The witness protection programme has been used to secure vulnerable witnesses. The police have said that they have never lost someone who has gone under the programme. However, witnesses in cases who refused protection, have been threatened or killed in the past. It is this fear on the part of witnesses that experts said have contributed to the breakdown of several cases before the court or the non prosecution of suspected criminals.

Paula Llewellyn, the Director of Public Prosecutions (DPP), said that it is time for influential persons in the justice system to work together in the interest of the country.

"I wish we could move to a time when all of us would depart from looking through the prism of narrow self-interest and look at the broader interest which embraces everybody," Llewellyn said.

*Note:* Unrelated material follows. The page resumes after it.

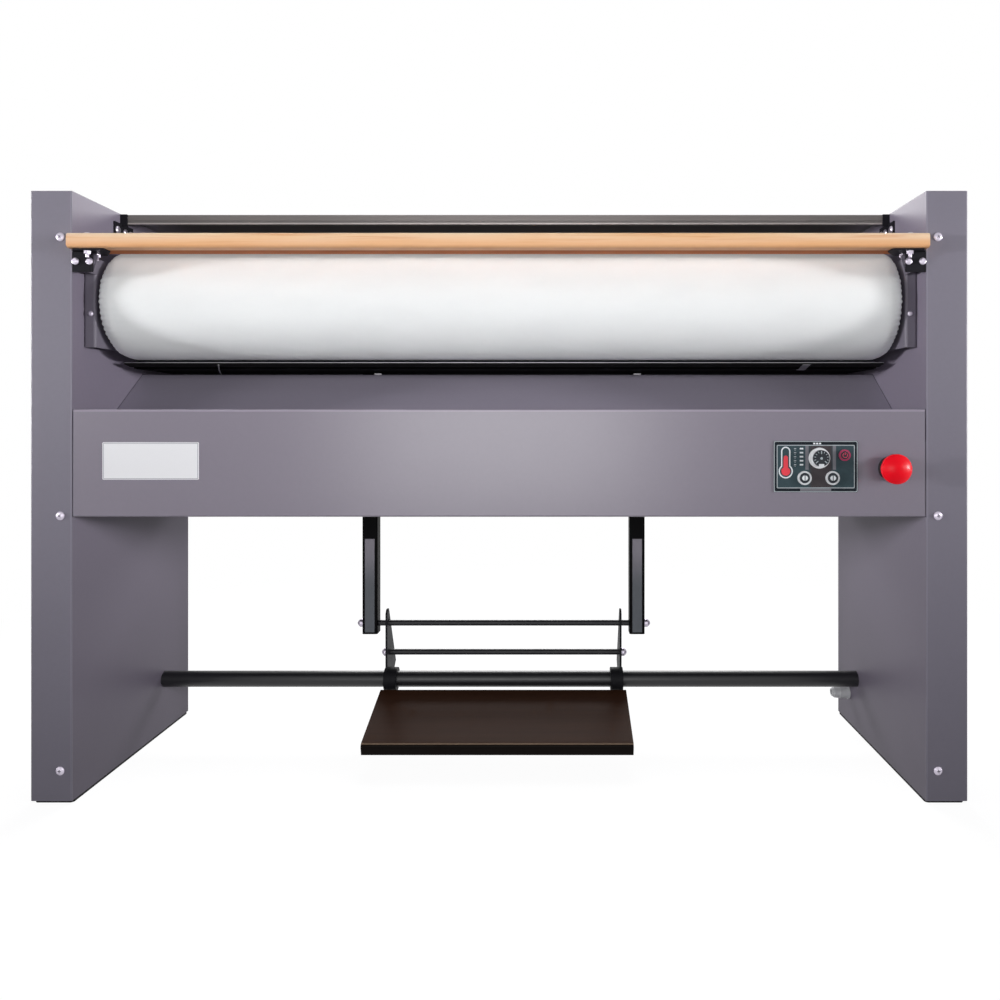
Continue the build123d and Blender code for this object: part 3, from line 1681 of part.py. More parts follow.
half_hood = hood_sheet / 2
lip_line = hood_front + half_hood
lip_bottom = hood_top - hood_drop + half_hood
groove_height = lip_bottom + hood_groove_rise
hood_blank = folded(
    [
        at(lip_line + hood_lip, lip_bottom),
        at(lip_line, lip_bottom),
        at(lip_line, groove_height),
        at(lip_line + hood_groove, groove_height + hood_groove_width / 2),
        at(lip_line, groove_height + hood_groove_width),
        at(lip_line, hood_top - half_hood),
        at(hood_back - half_hood, hood_top - half_hood),
        at(hood_back - half_hood, hood_top - hood_return),
    ],
    hood_bend,
    hood_sheet,
    -inner_x + slack,
    inner_x - slack,
)
rear_line = hood_back - 1.5 * hood_sheet
rear_screw_height = hood_top - rear_screw_drop
rear_screw_places = [-600.0, -300.0, 0.0, 300.0, 600.0]
rear_blank = folded(
    [
        at(rear_line - rear_return, rear_bottom),
        at(rear_line, rear_bottom),
        at(rear_line, hood_top - 2 * hood_sheet),
    ],
    panel_bend,
    hood_sheet,
    -inner_x + slack,
    inner_x - slack,
)
with BuildPart() as rear_panel:
    add(rear_blank.part)
    for row in slot_rows:
        with BuildSketch(facing_front(hood_back)):
            with Locations((0, row)):
                with GridLocations(slot_spacing, 0, slot_count, 1):
                    SlotOverall(slot_length, slot_width)
        extrude(amount=3 * hood_sheet, mode=Mode.SUBTRACT)
    with BuildSketch(facing_front(hood_back)):
        with Locations(*[(x, rear_screw_height) for x in rear_screw_places]):
            Circle(dome_shank_radius + running_fit)
    extrude(amount=3 * hood_sheet, mode=Mode.SUBTRACT)
with BuildPart() as hood:
    add(hood_blank.part)
    with BuildSketch(facing_front(hood_back)):
        with Locations(*[(x, rear_screw_height) for x in rear_screw_places]):
            Circle(dome_shank_radius + running_fit)
    extrude(amount=2 * hood_sheet, mode=Mode.SUBTRACT)
write(hood, "hood")
write(rear_panel, "rear_panel")

leg_start, leg_end = hood_bracket_leg
tongue_back = hood_front - slack
with BuildPart() as hood_bracket:
    with BuildSketch(Plane.YZ.offset(inner_x)):
        with BuildLine():
            Polyline(
                at(leg_start, hood_bracket_bottom),
                at(leg_end, hood_bracket_bottom),
                at(leg_end, hood_top - hood_drop - slack),
                at(leg_start, hood_top - hood_drop - slack),
                close=True,
            )
        make_face()
        with Locations(*[at(depth, hood_screw_height) for depth in hood_screw_places]):
            Circle(dome_shank_radius + running_fit, mode=Mode.SUBTRACT)
    extrude(amount=-bracket_sheet)
    with BuildSketch(facing_front(tongue_back)):
        with Locations((inner_x - hood_bracket_inset, hood_tongue_bottom)):
            Rectangle(hood_bracket_inset, hood_top - hood_tongue_bottom, align=(Align.MIN, Align.MIN))
    extrude(amount=bracket_sheet)
write_pair(hood_bracket, "hood_brackets")

# Dome screws --------------------------------------------------------------------------

side_screws = []
for z in cover_screw_heights:
    origin = (inner_x + cover_screw_inset, front_y, z)
    side_screws.append(dome_screw(origin, (0, -1, 0)))
for depth in hood_screw_places:
    origin = (inner_x - bracket_sheet, *at(depth, hood_screw_height))
    side_screws.append(dome_screw(origin, (-1, 0, 0)))
with BuildPart() as dome_screws:
    for screw in side_screws:
        add(screw.part)
        mirror(screw.part, about=Plane.YZ)
    for x in rear_screw_places:
        add(dome_screw((x, front_y + hood_back, rear_screw_height), (0, 1, 0)).part)
write(dome_screws, "dome_screws")

# Cable gland --------------------------------------------------------------------------

gland_axis = (inner_x, *at(gland_depth, gland_height))
cable_gland = turned(
    [
        (-frame_wall - 8.0, gland_thread_radius),
        (-frame_wall - 6.0, gland_thread_radius),
        (0, gland_thread_radius),
        (0, gland_radius),
        (3.0, gland_radius),
        (3.0, gland_radius * 0.92),
        (gland_reach * 0.55, gland_radius * 0.92),
        (gland_reach * 0.6, gland_radius * 0.86),
        (gland_reach * 0.85, gland_radius * 0.78),
        (gland_reach, gland_radius * 0.5),
    ],
    gland_axis,
    (-1, 0, 0),
    bore=gland_bore,
)
gland_nut = turned(
    [(frame_wall, gland_thread_radius * 1.5), (frame_wall + 4.0, gland_thread_radius * 1.5)],
    gland_axis,
    (1, 0, 0),
    bore=gland_thread_radius + running_fit,
)
write(group([cable_gland, gland_nut]), "cable_gland")
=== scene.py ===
"""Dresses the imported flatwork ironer: its paint, cloth, wood and controls, a bare name plate, and
the floor, light and camera round it.

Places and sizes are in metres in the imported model's frame: X to the right, Y to the back, Z up.
The marks on the controls, the name plate and the screws are drawn in millimetres, on X and Z.
"""

import math
import random

import bmesh
import bpy
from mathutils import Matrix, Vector


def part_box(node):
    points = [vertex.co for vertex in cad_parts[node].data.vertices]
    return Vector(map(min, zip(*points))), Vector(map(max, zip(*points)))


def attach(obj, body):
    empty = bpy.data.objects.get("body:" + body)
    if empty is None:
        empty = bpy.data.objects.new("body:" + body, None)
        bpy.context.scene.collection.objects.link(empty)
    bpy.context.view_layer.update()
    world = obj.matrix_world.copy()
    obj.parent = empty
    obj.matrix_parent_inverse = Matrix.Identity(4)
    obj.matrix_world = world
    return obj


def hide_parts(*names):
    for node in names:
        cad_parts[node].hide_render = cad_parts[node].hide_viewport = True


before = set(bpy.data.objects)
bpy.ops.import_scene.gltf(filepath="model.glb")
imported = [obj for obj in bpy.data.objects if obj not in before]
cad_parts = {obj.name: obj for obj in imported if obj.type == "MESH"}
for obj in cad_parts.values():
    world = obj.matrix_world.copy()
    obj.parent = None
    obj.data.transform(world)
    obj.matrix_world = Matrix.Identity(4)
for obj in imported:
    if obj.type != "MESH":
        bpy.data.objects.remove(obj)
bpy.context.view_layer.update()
draw = random.Random(7)

# Sizes in metres -------------------------------------------------------------------------

X, Y, Z = range(3)

# Roller: its axis, half the padded length, the radii and the pitch of the cloth's threads.
ROLLER_Y, ROLLER_Z = -0.0695, 0.8697
ROLLER_HALF = 0.706
ROLLER_R = 0.1000
DRUM_R = 0.0900
CLOTH_BORE_R = 0.0903
THREAD = 0.0011

# Trough: the axis and the radius of its polished face.
TROUGH_Y, TROUGH_Z = -0.0665, 0.8653
TROUGH_FACE_R = 0.1010

# Arms: how far they stand from their middle, and the painted lit strip down their fronts, which
# ends at the line of the box's painted shadow.
ARMS_MIDDLE_X = -0.0135
ARM_REACH = 0.2805
ARM_FRONT_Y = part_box("arms")[0][1]
STRIP_HALF = 0.0100
STRIP_FOOT_Z, BOX_SHADOW_Z = 0.2120, 0.4080

# Guard board: its underside, and where the painted shade on its underside starts.
GUARD_LOW_Z = 0.9480
UNDER_SHADE_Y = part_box("guard_board")[0][1] + 0.024

# Pedal board: PEDAL_TOP is the height of its sloping top, square to the slope.
PEDAL_SLOPE = math.radians(15.5)
PEDAL_LENGTH = 0.1757
PEDAL_THICK = 0.022
pedal_low, pedal_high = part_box("pedal_board")
pedal_front_y = pedal_high[Y] - PEDAL_LENGTH * math.cos(PEDAL_SLOPE)
PEDAL_TOP = (
    pedal_low[Z] * math.cos(PEDAL_SLOPE) - pedal_front_y * math.sin(PEDAL_SLOPE) + PEDAL_THICK
)

# Sheet metal: where the painted shade and soil near the floor fade out, the edges that carry a
# painted highlight, and where the painted black shade inside the rear panel ends.
SHADE_AND_SOIL_Z = (0.02, 0.52)
CABINET_EDGE_X = (0.7326, 0.7350)
PANEL_EDGE_Z = (0.6716, 0.6752)
HOOD_LIP_Z = (1.0293, 1.0330)
REAR_INNER_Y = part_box("rear_panel")[0][1] + 0.0006

# Sizes in millimetres --------------------------------------------------------------------

# Control plate: the middle of its print, the coloured field, the umber band between the teal.
PRINT_X, PRINT_Z = 542.2, 577.4
FIELD_WIDE, FIELD_TALL = 130.4, 71.4
UMBER_X = (532.0, 570.0)

# Thermometer: the bulb's middle, and the middles of the round ends of its stem and its column.
BULB_X, BULB_Z = 490.8, 569.4
STEM_END_Z, COLUMN_END_Z = 603.6, 592.6

# The scale beside the thermometer: its lines, its blocks, its top row and the step between rows.
SCALE_LINES_X, SCALE_BLOCKS_X = 506.8, 517.8
SCALE_TOP_Z, SCALE_STEP, SCALE_ROWS = 608.2, 6.9, 5

# The guide bars either side of the dial, and the row of three small blocks over it.
GUIDE_BARS_X, GUIDE_BARS_Z = (527.2, 574.0), 592.6
BLOCKS_X, BLOCKS_Z = (539.6, 544.6, 549.6), 616.9

# Dial, with the turns of its first tick and from tick to tick in degrees, buttons and red bezel.
DIAL_X, DIAL_Z = 548.0, 592.0
DIAL_GRIP_R = 13.9
DIAL_TICKS, FIRST_TICK, TICK_STEP = 11, -130, 26
LEFT_BUTTON_X, RIGHT_BUTTON_X = 522.5, 570.5
BUTTON_Z = 558.0
POWER_X, POWER_Z = 591.0, 597.0
RED_BEZEL_LOW_Z = 578.0

# Name plate on the front panel, and the dome screws up the cabinets' fronts.
PLATE_X, PLATE_Z = -597.0, 587.0
PLATE_WIDE, PLATE_TALL, PLATE_THICK = 165.0, 64.0, 1.0
SCREW_X = 752.0
SCREW_HEIGHTS = (56.0, 493.0, 971.0)

# How deep the marks are sunk into the buttons, the dial and the name plate.
SUNK = 0.1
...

The DDP added that it had reached the stage where a lot of vulnerable witnesses are not coming forward.

Formal verdict

"You cannot use section 31d (of the evidence act which allows first-hand hearsay statements to be admissible in criminal procee-dings) and you are put in a position where a nolle (prosequi) has to be entered or you have to have a formal verdict," the DPP said.

Some 230 nolle prosequi were entered by the DPP between April 2005 and March 2006, an increase of 66 over the previous year.

A nolle prosequi is normally entered by the prosecution when it does not have enough evidence to continue a case. The entry of a nolle closes the case, unless a condition has been attached, where the case can be recalled at a later date.